Dallas has by far the most to offer, with four first-round picks as well as interesting young players like Katie Lou Samuelson and Megan Gustafson. If Dallas would be willing to part with the second and fifth picks in the draft, the Liberty could conceivably reunite Sabrina Ionescu with her Oregon teammates Satou Sabally and Ruthy Hebard. I just don’t know if Tina Charles would improve Dallas enough to make them cash in so many of their future chips right now. One reason Dallas might be willing to do it is that they have so many draft picks and young players already on their roster that they have to make a trade or lose a significant number of them. Perhaps they view one year of Tina Charles as better than cutting those players with nothing to show for it.
It is also interesting to consider what, if anything, the Liberty would be willing to send out with Tina Charles as part of a trade. Do they like Marine Johannes enough to be willing to part with Asia Durr or vice versa? I would assume Amanda Zahui B is available, though I don’t think any of the contenders need another backup big. This team’s final roster is as unsettled as any in the league outside of possibly Dallas, but like Dallas, the Liberty seem destined for the lottery almost no matter what they do.

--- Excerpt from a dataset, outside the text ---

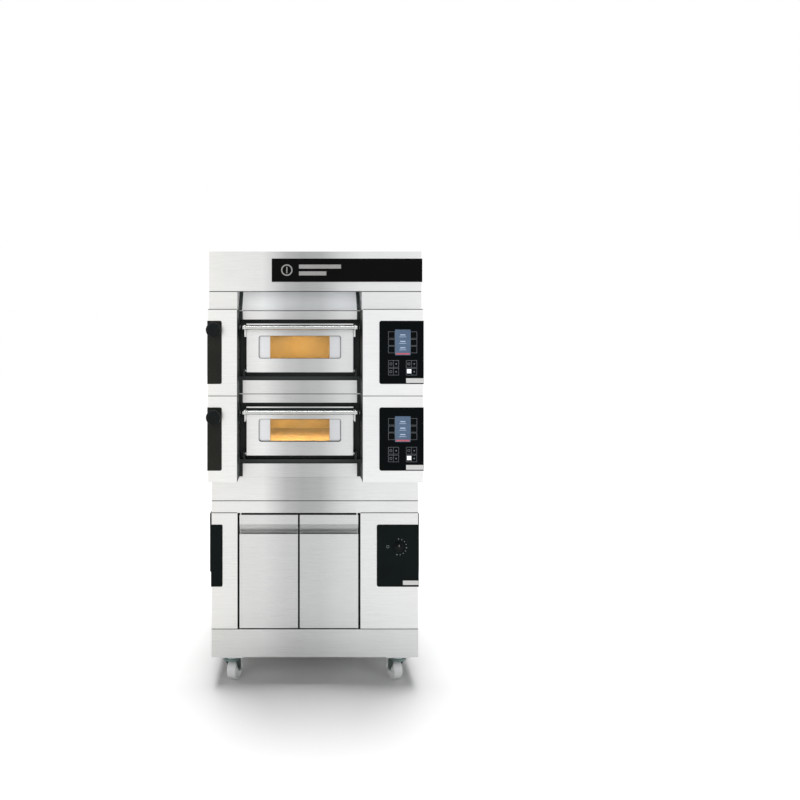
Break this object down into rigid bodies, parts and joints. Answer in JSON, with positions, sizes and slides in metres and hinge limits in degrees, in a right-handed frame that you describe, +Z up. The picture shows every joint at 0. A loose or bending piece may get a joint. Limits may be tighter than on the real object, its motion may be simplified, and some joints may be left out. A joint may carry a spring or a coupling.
{
  "type": "deck oven",
  "caption": "Stacked electric deck oven in stainless steel: extraction hood, drop-door baking decks, spacer and a heated prover on casters.",
  "frame": {"origin": "on the floor, in the middle of the outer box", "axes": "+Z up, -Y towards the front with the doors, +X to the right seen from the front"},
  "size_m": [1.04, 1.095, 2.151],
  "materials": {
    "brushed_steel_skin": "fine level brushing, satin",
    "plain_steel": "mill finish steel",
    "black_trim": "satin black",
    "control_glass": "glossy black touch glass",
    "display": "lit slate blue display",
    "mineral_wool": "loose fibre",
    "element_sheath": "oxidised sheath",
    "lamp_glass": "frosted lens",
    "black_plastic": "moulded, matt",
    "painted_inner": "dark heat-proof coating",
    "hearth_stone": "fired refractory slab",
    "oven_glass": "clear heat-proof glass",
    "chrome_bar": "polished tube",
    "zinc_plate": "zinc plated",
    "nylon": "white nylon"
  },
  "bodies": {
    "root": {"cable_glands": "black_plastic", "caster_plates": "zinc_plate", "chamber_lamps": "lamp_glass", "control_displays": "display", "heating_elements": "element_sheath", "hood_deflector": "brushed_steel_skin", "hood_fan_motor": "painted_inner", "hood_filter": "plain_steel", "hood_flue_collar": "plain_steel", "hood_shell": "brushed_steel_skin", "hood_sign_band": "black_trim", "insulation_wool": "mineral_wool", "left_trim_panels": "black_trim", "lower_baking_chamber": "painted_inner", "lower_casing": "brushed_steel_skin", "lower_control_panel": "control_glass", "lower_front_panels": "brushed_steel_skin", "lower_hearth_stone": "hearth_stone", "lower_left_post": "brushed_steel_skin", "lower_right_post": "brushed_steel_skin", "prover_casing": "brushed_steel_skin", "prover_control_panel": "black_trim", "prover_front_frame": "brushed_steel_skin", "prover_heater": "element_sheath", "prover_plinth": "brushed_steel_skin", "prover_tray_runners": "plain_steel", "prover_water_pan": "plain_steel", "side_covers": "black_trim", "spacer_base": "brushed_steel_skin", "upper_baking_chamber": "painted_inner", "upper_casing": "brushed_steel_skin", "upper_control_panel": "control_glass", "upper_front_panels": "brushed_steel_skin", "upper_hearth_stone": "hearth_stone", "upper_left_post": "brushed_steel_skin", "upper_right_post": "brushed_steel_skin"},
    "upper_door": {"upper_door_panel": "brushed_steel_skin", "upper_door_inner": "plain_steel", "upper_door_glass": "oven_glass", "upper_door_handle": "chrome_bar"},
    "upper_steam_valve": {"upper_steam_knob": "black_plastic"},
    "lower_door": {"lower_door_panel": "brushed_steel_skin", "lower_door_inner": "plain_steel", "lower_door_glass": "oven_glass", "lower_door_handle": "chrome_bar"},
    "lower_steam_valve": {"lower_steam_knob": "black_plastic"},
    "prover_door_left": {"prover_left_door": "brushed_steel_skin"},
    "prover_door_right": {"prover_right_door": "brushed_steel_skin"},
    "thermostat": {"prover_thermostat_knob": "black_plastic"},
    "fan": {"hood_fan_impeller": "plain_steel"},
    "front_left_swivel": {"front_left_caster_fork": "zinc_plate"},
    "front_left_wheel": {"front_left_caster_wheel": "nylon"},
    "front_left_pedal": {"front_left_brake_pedal": "painted_inner"},
    "front_right_swivel": {"front_right_caster_fork": "zinc_plate"},
    "front_right_wheel": {"front_right_caster_wheel": "nylon"},
    "front_right_pedal": {"front_right_brake_pedal": "painted_inner"},
    "rear_left_swivel": {"rear_left_caster_fork": "zinc_plate"},
    "rear_left_wheel": {"rear_left_caster_wheel": "nylon"},
    "rear_right_swivel": {"rear_right_caster_fork": "zinc_plate"},
    "rear_right_wheel": {"rear_right_caster_wheel": "nylon"}
  },
  "joints": [
    {"name": "upper_door_hinge", "type": "hinge", "parent": "root", "child": "upper_door", "pos_m": [-0.0725, -0.352, 1.525], "axis": [1, 0, 0], "range_deg": [0, 90]},
    {"name": "upper_steam_pull", "type": "slide", "parent": "root", "child": "upper_steam_valve", "axis": [0, -1, 0], "range_m": [0, 0.045]},
    {"name": "lower_door_hinge", "type": "hinge", "parent": "root", "child": "lower_door", "pos_m": [-0.0725, -0.352, 1.122], "axis": [1, 0, 0], "range_deg": [0, 90]},
    {"name": "lower_steam_pull", "type": "slide", "parent": "root", "child": "lower_steam_valve", "axis": [0, -1, 0], "range_m": [0, 0.045]},
    {"name": "prover_left_hinge", "type": "hinge", "parent": "root", "child": "prover_door_left", "pos_m": [-0.36, -0.362, 0.555], "axis": [0, 0, -1], "range_deg": [0, 110]},
    {"name": "prover_right_hinge", "type": "hinge", "parent": "root", "child": "prover_door_right", "pos_m": [0.205, -0.362, 0.555], "axis": [0, 0, 1], "range_deg": [0, 110]},
    {"name": "thermostat_turn", "type": "hinge", "parent": "root", "child": "thermostat", "pos_m": [0.405, -0.3825, 0.673], "axis": [0, 1, 0], "range_deg": [0, 270]},
    {"name": "fan_spin", "type": "hinge", "parent": "root", "child": "fan", "pos_m": [0, 0.0565, 2.04], "axis": [0, 0, 1], "continuous": true},
    {"name": "front_left_swivel_turn", "type": "hinge", "parent": "root", "child": "front_left_swivel", "pos_m": [-0.405, -0.3285, 0.12], "axis": [0, 0, 1], "continuous": true},
    {"name": "front_left_wheel_spin", "type": "hinge", "parent": "front_left_swivel", "child": "front_left_wheel", "pos_m": [-0.39511, -0.29807, 0.05], "axis": [0.9511, -0.309, 0], "continuous": true},
    {"name": "front_left_brake_press", "type": "hinge", "parent": "front_left_swivel", "child": "front_left_pedal", "pos_m": [-0.38986, -0.2819, 0.1205], "axis": [-0.9511, 0.309, 0], "range_deg": [0, 12]},
    {"name": "front_right_swivel_turn", "type": "hinge", "parent": "root", "child": "front_right_swivel", "pos_m": [0.405, -0.3285, 0.12], "axis": [0, 0, 1], "continuous": true},
    {"name": "front_right_wheel_spin", "type": "hinge", "parent": "front_right_swivel", "child": "front_right_wheel", "pos_m": [0.39511, -0.29807, 0.05], "axis": [0.9511, 0.309, 0], "continuous": true},
    {"name": "front_right_brake_press", "type": "hinge", "parent": "front_right_swivel", "child": "front_right_pedal", "pos_m": [0.38986, -0.2819, 0.1205], "axis": [-0.9511, -0.309, 0], "range_deg": [0, 12]},
    {"name": "rear_left_swivel_turn", "type": "hinge", "parent": "root", "child": "rear_left_swivel", "pos_m": [-0.405, 0.4515, 0.12], "axis": [0, 0, 1], "continuous": true},
    {"name": "rear_left_wheel_spin", "type": "hinge", "parent": "rear_left_swivel", "child": "rear_left_wheel", "pos_m": [-0.39511, 0.48193, 0.05], "axis": [0.9511, -0.309, 0], "continuous": true},
    {"name": "rear_right_swivel_turn", "type": "hinge", "parent": "root", "child": "rear_right_swivel", "pos_m": [0.405, 0.4515, 0.12], "axis": [0, 0, 1], "continuous": true},
    {"name": "rear_right_wheel_spin", "type": "hinge", "parent": "rear_right_swivel", "child": "rear_right_wheel", "pos_m": [0.39511, 0.48193, 0.05], "axis": [0.9511, 0.309, 0], "continuous": true}
  ]
}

The Liberty have 50/1 championship odds, ahead of only the Dream and Wings. I think those odds are overestimating the impact Sabrina Ionescu will have as a rookie and the likelihood Tina Charles stays in New York. It’s not hard to imagine that Ionescu, Asia Durr and Kia Nurse could be a championship backcourt in a few years, but Durr especially would have to take a big step forward for that to happen. There is no way I would bet the Liberty at 50/1 when I could get the Lynx at 40/1.
The first thing everyone is going to want to know when the season starts is what Sabrina Ionescu’s DFS price will be. Of course, if the price is reasonable, everyone will want to play her, and for good reason. If she starts out a bit pricy, she may be a GPP play only, just because we don’t know if she’ll have an adjustment period as a rookie. It is worth noting that even Arike Ogunbowale took a little while to get going, averaging 9.2 ppg over her first six games before she topped 20 points in a game for the first time. I don’t especially expect Sabrina Ionescu to start slow herself, but it is in the range of possible outcomes.
Whoever starts in the backcourt next to Ionescu and Nurse will probably be underpriced for fantasy, though there might be a limited ceiling in that role. I’d prefer it for fantasy if Asia Durr or Marine Johannes got to start and play the most minutes, but that may be too much to hope for.
Kia Nurse almost certainly has the most upside of the returning players. She was named WNBL MVP this season and between the natural improvement of her game and the addition of Ionescu to help shoulder the load, there is an excellent chance Kia Nurse improves on her 21.0 fppg from last season.
People have been calling for a Rebecca Allen breakout for years, and while I’m not sure I see it, stranger things have happened. She is one of the better three-point shooters in the league, and she is interesting for fantasy if she can stay on the floor. Allen averaged 0.83 fantasy points per minute last season, but she averaged just 17.2 minutes per game. She could help step into the void if Tina Charles is traded.
It’s probably a bit negligent to go this far in a New York Liberty Offseason Breakdown without mentioning Han Xu. She was the youngest player in the WNBA last season, and may be again this season. She finally got a little bit of a chance to play down the stretch in 2019, but she could benefit from the new coaching staff, especially if Tina Charles moves on. Han Xu was always going to be a project, which is why she slipped to the second round in the draft last year, but she has a ton of talent. She will be a punt play if she can earn regular minutes, and while I think it’s more likely she breaks out in 2021, it wouldn’t be shocking if she took a leap forward this season.